Understanding the CIDR notation for networking

Bharat Kalluri / 2020-11-01

A IP address is a identifier for a system on a network. So when someone says a machine has an IP of 65.1.23.44, this means that you can communicate to that machine using that address. IP stands for internet protocol. Currently there are two versions, IPv4 and IPv6. IPv6 came about to handle the problem of exhaustion of IPv4. IPv4 deserves a seperate note altogether since it is complicated.

One interesting point to note is that, some IP address are reserved for special purposes. For example, localhost actually internally maps to 127.0.0.1. How does the system know that 127.0.0.1 is localhost? Check /etc/hosts to understand the mapping. To understand how IP addresses are reserved, jump to the Special use addresses section of IPv4 wiki page. To represent a range of IP addresses, there is a notation used there (for example, 192.0.0.0/24 or 0.0.0.0/8 ). This format has an IP address and a slash followed by a number. This format actually represents a range of IP addresses and is called the CIDR.

Understanding the CIDR notation

One IP address can be written in multiple formats, what we use is the normal decimal format and what the system sees is the binary format.

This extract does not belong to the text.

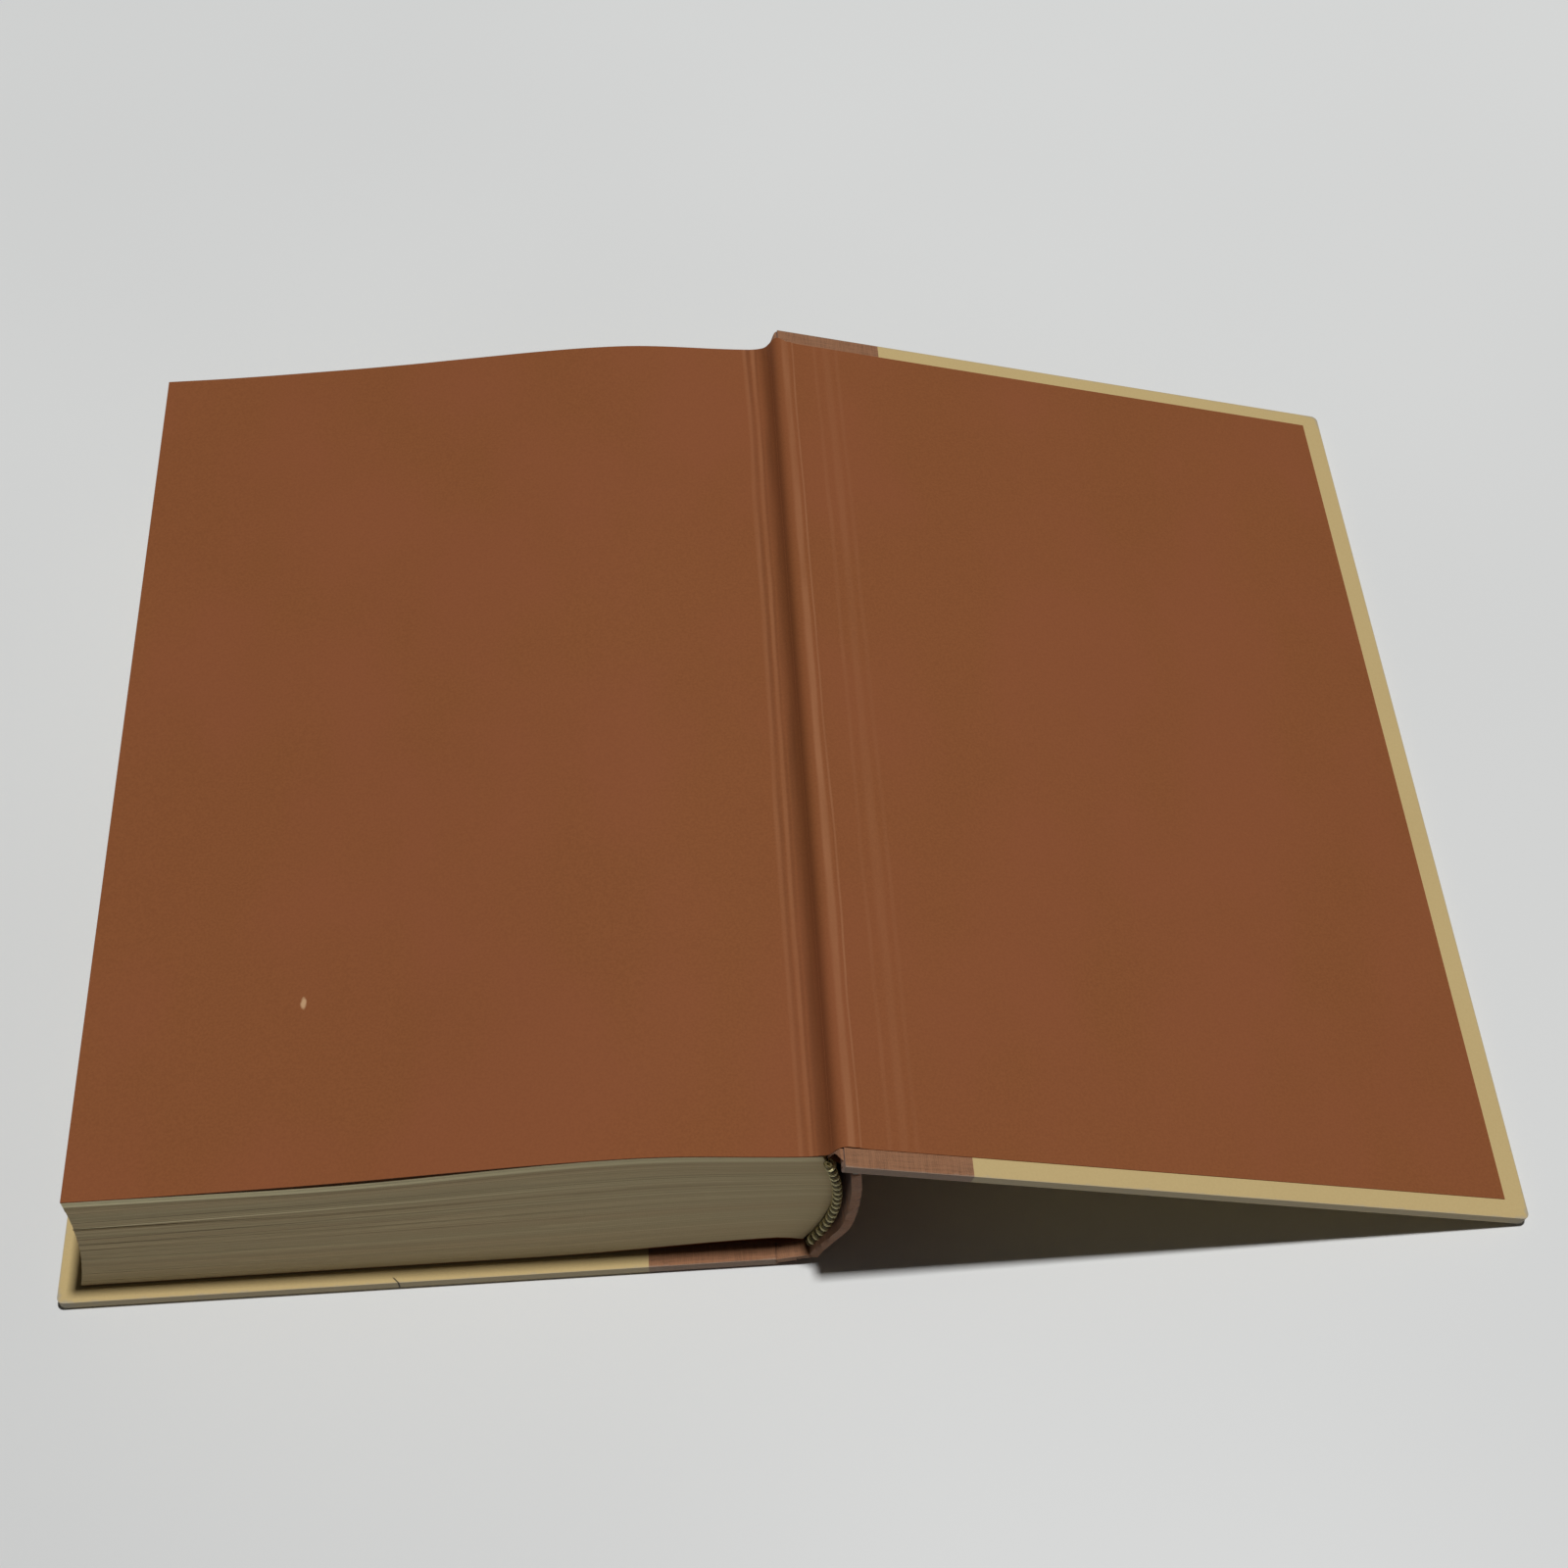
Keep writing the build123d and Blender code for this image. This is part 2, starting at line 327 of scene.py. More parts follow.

Decimal format: 192      . 168      . 0        . 0
Binary format : 11000000 . 10101000 . 00000000 . 00000000

So, an IP address is 4 collections of 8 bits each. In the CIDR notion the second part after the slash is called a mask. Which in common speak means that those many bits from the beggining are fixed. So when the notation says 192.168.0.0/24, this means that the first 24 bits (which transalates to 8 bits * 3 normal digits) starting from the beggining as fixed. 192.168.0.1 , 192.168.0.123 and 192.168.0.255 adhere to this notation. But 192.168.1.2 does not, since 1 is in the masked place.

How is this useful

In networking, dividing the complete network into sub networks (also called subnets) is a common practice. When a subnetwork is defined, it is told a large amount of IP's belong to one subnet. And the notation used to describe these rules is CIDR. Defining any network as a group of IP's means CIDR will be used. It is important to have an intuition on the notation when working on anything related to networking.